Sylvia Simpson, M.D. is a Jungian Analyst and Psychiatrist with a practice in Denver. She grew up on a small island off the east coast of Canada and, since then, has realized how her psyche was shaped by this experience. She trained in Psychiatry at Johns Hopkins Hospital where she specialized in treating people with Bipolar Disorders. Long interested in Jungian psychology, she trained as an analyst through the Inter-Regional Society of Jungian Analysts.

Dec 10, 2010 at 7 p.m.

Star in the Earth: the archetype of the Earth and the Light from Below a lecture by Christine For

Jung’s study of the great medieval alchemist, Paracelsus, helped to show us a mysterious light in the earth, a light from below. When Paracelsus perceived scintilla or sparks of this new light, he called it the Lumen Naturae, the Light of Nature. In our time, Neumann said this light of the earth is becoming more significant, and that it is identical with a newly emerging spirit of the earth. What is this light or spirit from below, and what must it—what must we—undergo in order to realize its meaning? We will study ‘sparks’ in recent dreams, meditations and sandplay, in particular those that carry hints about ‘renewing the seed of the light,’ ‘finding the star in the earth,’ and ‘discovering the fire from below.’ We will look deeply into a trove of unconscious material for lights from nature that may have collective as well as individual significance.

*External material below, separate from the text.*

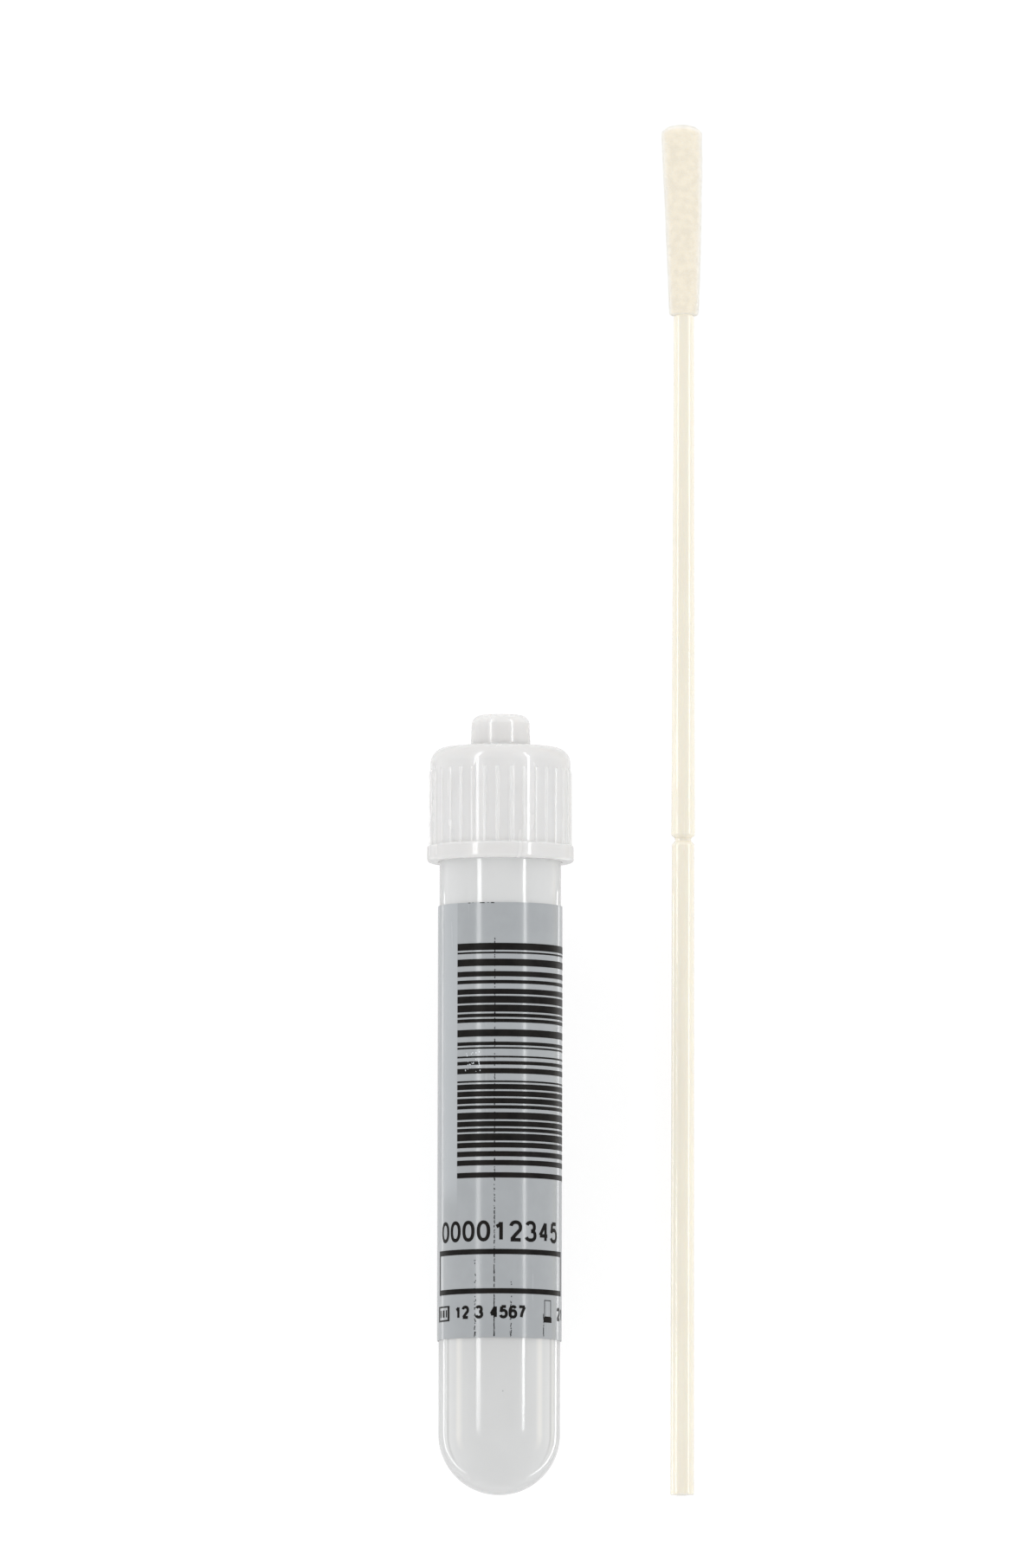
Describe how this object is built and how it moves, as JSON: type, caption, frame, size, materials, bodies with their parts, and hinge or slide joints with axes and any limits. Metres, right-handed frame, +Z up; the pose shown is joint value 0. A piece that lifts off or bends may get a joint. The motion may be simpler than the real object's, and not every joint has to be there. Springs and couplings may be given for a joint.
{
  "type": "specimen swab tube",
  "caption": "Round-bottomed translucent specimen tube with a ribbed screw cap, a swab socket in the cap and a wrap label, lying beside its flocked swab stick with a snap point.",
  "frame": {"origin": "on the surface the set lies on, under the middle of its box", "axes": "+Z up, +Y along the tube and the swab towards the cap and the flocked tip, +X from the tube towards the swab"},
  "size_m": [0.0306, 0.1528, 0.0163],
  "materials": {
    "tube_plastic": "gloss",
    "cap_plastic": "satin",
    "label_paper": "satin",
    "shaft_plastic": "satin",
    "flock": "matte"
  },
  "bodies": {
    "tube": {"tube": "tube_plastic", "label": "label_paper", "swab_shaft": "shaft_plastic", "swab_tip": "flock"},
    "cap": {"screw_cap": "cap_plastic"}
  },
  "joints": [
    {"name": "cap_lift", "type": "slide", "parent": "tube", "child": "cap", "axis": [0, 0.9998, 0.0221], "range_m": [0, 0.03]}
  ]
}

Christine Ford, MA, LPC, CST-T, is a licensed psychotherapist and certified sandplay therapist (teaching), with a private practice in central Denver. She began studying Jung in San Francisco in 1969, and after moving to Denver in the 1970s, she worked and studied for many years with analysts from the C.G. Jung Institute. She muses about creating a book from her thesis on Psyche and Spirit, titled, “Transformation Through Relationship with Inner Figures.” Chris serves on the Board of Trustees of the Sandplay Therapists of America, and is President of the Colorado Sandplay Therapy Association.